HC Deb 14 December 1967 vol 756 cc616-7
28. Mr. Hugh Jenkins

asked the Secretary of State for the Home Department upon what estimate of the number of survivors in the event of a major nuclear attack on this country he bases the civil defence of the United Kingdom.

Mr. Ennals

I would refer my hon. Friend to the reply given to him on 26th October —[Vol. 751, c. 517.]

Mr. Jenkins

Is my hon. Friend aware that my right hon. Friend the Secretary of State for Defence said in this House last year that in the event of a thermonuclear exchange life on this island would be extinct within three days? Will he get together with his right hon. Friend? One of them must be right and the other wrong, and I suspect that he is wrong and is wasting public money on an entirely useless exercise.

Mr. Ennals

My right hon.
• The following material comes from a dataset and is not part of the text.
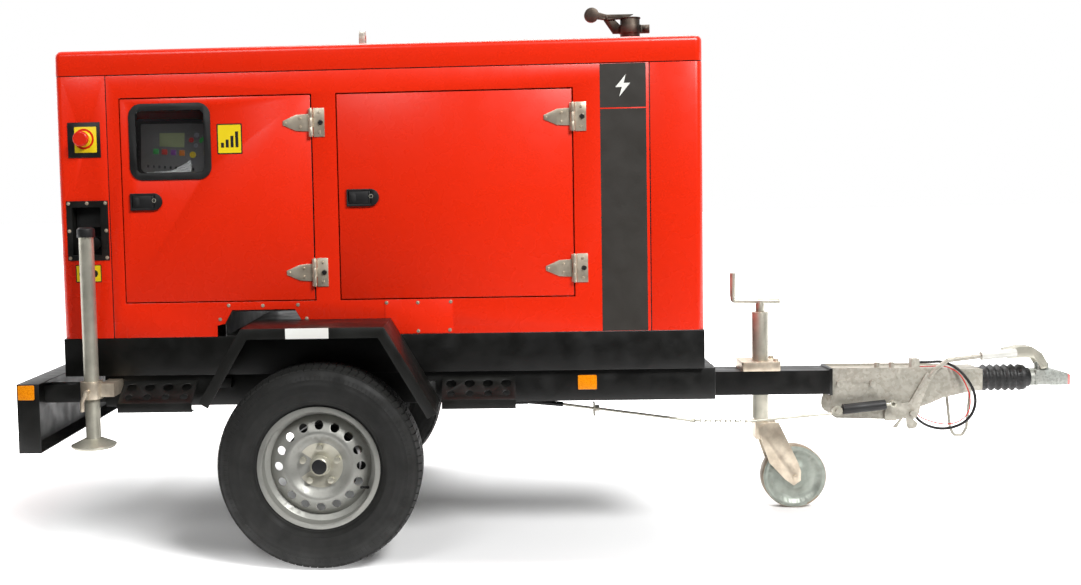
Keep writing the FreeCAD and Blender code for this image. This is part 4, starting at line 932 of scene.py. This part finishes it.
grow(tick, repeat_tree, "trailer", Count=9, Start=at(292, panel_y - 2.5, 1293), Step=(0.0165, 0, 0),
     Material=black_film)
print("panel", round(panel_y - right_skin), "mm in from the skin")

# %% [markdown]
# ## Door furniture
# Hinges are riveted on: three domed rivets on a strap, two on a leaf, and a black plug over the
# leaf's jacking screw. The latch has a lock with a bright ring and a dark finger hollow.

# %% Rivets, plugs and locks
for end, (x0, x1) in door_spans.items():
    hinge = x1 + 2
    for hand, sign in hands.items():
        face = sign * (3.4 - right_skin)
        straps = [at(hinge + dx, face, z + dz) for z in hinge_heights
                  for dx, dz in ((-36, 14), (-36, -14), (-85, 0))]
        fasteners(f"strap_rivets_{end}_{hand}", straps, (0, sign, 0), f"{end}_{hand}_door", zinc,
                  4.6, 2.4)
        leaves = [at(hinge + 27, face, z + dz) for z in hinge_heights for dz in (-32, 32)]
        fasteners(f"leaf_rivets_{end}_{hand}", leaves, (0, sign, 0), "trailer", zinc, 4.6, 2.4)
        fasteners(f"leaf_plugs_{end}_{hand}", [at(hinge + 31, face + sign, z)
                                               for z in hinge_heights],
                  (0, sign, 0), "trailer", nylon, 8.5, 5, 24)
        lock = at(x0 + 26 + 80, sign * (8 - right_skin), 1173)
        lathe(f"latch_lock_ring_{end}_{hand}", [(-6, 0), (-6, 7), (0.6, 7), (1.4, 6.4),
                                                (1.4, 5.2), (0.4, 4.8), (0.4, 0)], lock,
              sign * Y, [tube_zinc], f"{end}_{hand}_door", 32)
        lathe(f"latch_lock_core_{end}_{hand}", [(0, 0), (0, 4.7), (1, 4.5), (1.1, 1.4), (0.2, 1.2),
                                                (0.2, 0)], lock, sign * Y, [oiled_steel],
              f"{end}_{hand}_door", 24)
        paddle = sign * (8.2 - right_skin)
        slab(f"latch_hollow_{end}_{hand}",
             round_rect(x0 + 39, x0 + 57, 1154, 1184, 8.9), paddle - sign * 2.4, sign * 1.9,
             soft_rubber, f"{end}_{hand}_latch", 0.5)
print("door furniture on")

# %% [markdown]
# ## Skin furniture
# What is screwed or stuck to the canopy: the cover over the front fork pocket, the screws round
# the rear one, the frame of the cable outlet, the yellow plate of the stop switch, labels, the
# dark stripe with a plain spark on it, and amber reflectors.

# %% Covers and screws
for hand, sign in hands.items():
    skin = -sign * right_skin
    slab(f"pocket_cover_{hand}", round_rect(1078, 1301, 719, 831, 3, 2), skin, sign * 1.6,
         canopy_red, "trailer", 0.5)
    fasteners(f"cover_screws_{hand}", [at(x, skin + sign * 2, z) for x, z in
                                       ((1084, 822), (1187, 821), (1295, 822), (1187, 727),
                                        (1291, 729))], (0, sign, 0), "trailer", zinc, 4.2,
              2.4, 16, 6)
    fasteners(f"pocket_screws_{hand}", [at(x, skin + sign * 0.6, z) for x, z in
                                        ((559, 821), (673, 819), (790, 820), (529, 775),
                                         (818, 774))], (0, sign, 0), "trailer", zinc, 4.2,
              2.4, 16, 6)
fasteners("outlet_screws", [at(x, right_skin - 3.4, z) for x, z in
                            ((34, 987), (96, 986), (158, 987), (34, 1077), (158, 1077), (34, 1168),
                             (96, 1168), (158, 1168))], (0, -1, 0), "trailer", zinc, 4,
          2.2, 6, 6)
slab("outlet_curtain", [(47, 1088), (137, 1088), (137, 1153), (47, 1153)],
     right_skin + 34, 3, soft_rubber, "trailer", 0.8)
slab("stop_plate_yellow", round_rect(63, 137, 1335, 1420, 3), right_skin - 3, -0.4, yellow_film,
     "trailer", 0.1)
stop_face = at(94, right_skin - 3.3, 1380)
lathe("stop_ring", [(0, 27), (0, 34), (0.3, 34), (0.3, 27)], stop_face, -Y, [red_plastic],
      "trailer", closed=True)
lathe("stop_collar", [(0, 16.8), (0, 24), (2, 25), (6, 24.6), (7, 23), (7, 16.8)], stop_face, -Y,
      [yellow_film], "trailer", 48)
print("covers on")

# %% Stripe, spark and labels
for hand, sign in hands.items():
    skin = -sign * right_skin
    for name, z0, z1 in (("lower", 718, 1439), ("upper", 1443, 1584)):
        slab(f"stripe_{name}_{hand}", [(1790, z0), (1938, z0), (1938, z1), (1790, z1)], skin,
             sign * 0.25, stripe_film, "trailer", 0)
    spark = [(10, 36), (-24, -5), (-3, -5), (-12, -36), (24, 8), (3, 8)]
    slab(f"stripe_spark_{hand}", [(1864 + x, 1513 + z) for x, z in spark], skin + sign * 0.25,
         sign * 0.15, white_film, "trailer", 0)
face = right_skin
for label, body, x0, x1, z0, z1, edge in (
        ("level_label", "rear_right_door", 537, 621, 1320, 1420, 4),
        ("outlet_label", "trailer", 49, 136, 905, 964, 3)):
    slab(label + "_edge", round_rect(x0, x1, z0, z1, edge), face, -0.2, black_film, body, 0)
    slab(label, round_rect(x0 + edge, x1 - edge, z0 + edge, z1 - edge, edge - 1), face - 0.2, -0.15,
         yellow_film, body, 0)
mark = (face - 0.35, -0.1, black_film)
for number, height in enumerate((16, 26, 38, 52)):
    x = 550 + 16 * number
    slab(f"level_label_bar_{number}", [(x, 1342), (x + 10, 1342), (x + 10, 1342 + height),
                                       (x, 1342 + height)], *mark, "rear_right_door", 0)
for x in (72, 112):
    slab(f"outlet_label_ring_{x}", round_rect(x - 12, x + 12, 922, 946, 11.9, 8), *mark, "trailer",
         0)
print("films on")

# %% Reflectors
for hand, sign in hands.items():
    slab(f"rail_reflector_{hand}", round_rect(1708, 1770, 523, 571, 4), sign * 470, sign * 4.5,
         amber_lens, "trailer", 1.0)
    slab(f"board_reflector_{hand}", round_rect(-77, -24, 550, 597, 4), sign * 700, sign * 4.5,
         amber_lens, "trailer", 1.0)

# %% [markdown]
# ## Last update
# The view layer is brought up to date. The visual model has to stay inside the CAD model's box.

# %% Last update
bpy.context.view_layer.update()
Friend, when he made the statement on 4th March, 1965, did so in the context of a thermo-nuclear war in which we were supposed to be tackling the Soviet Union single-handed. He made it clear that this was a highly unlikely event, so that the comments he made are not really relevant. There would undoubtedly be very serious devastation, but there would be life on this island. Civil defence is necessary in order to prevent casualties, for the treatment of the injured and in order to provide survivors with a means of life.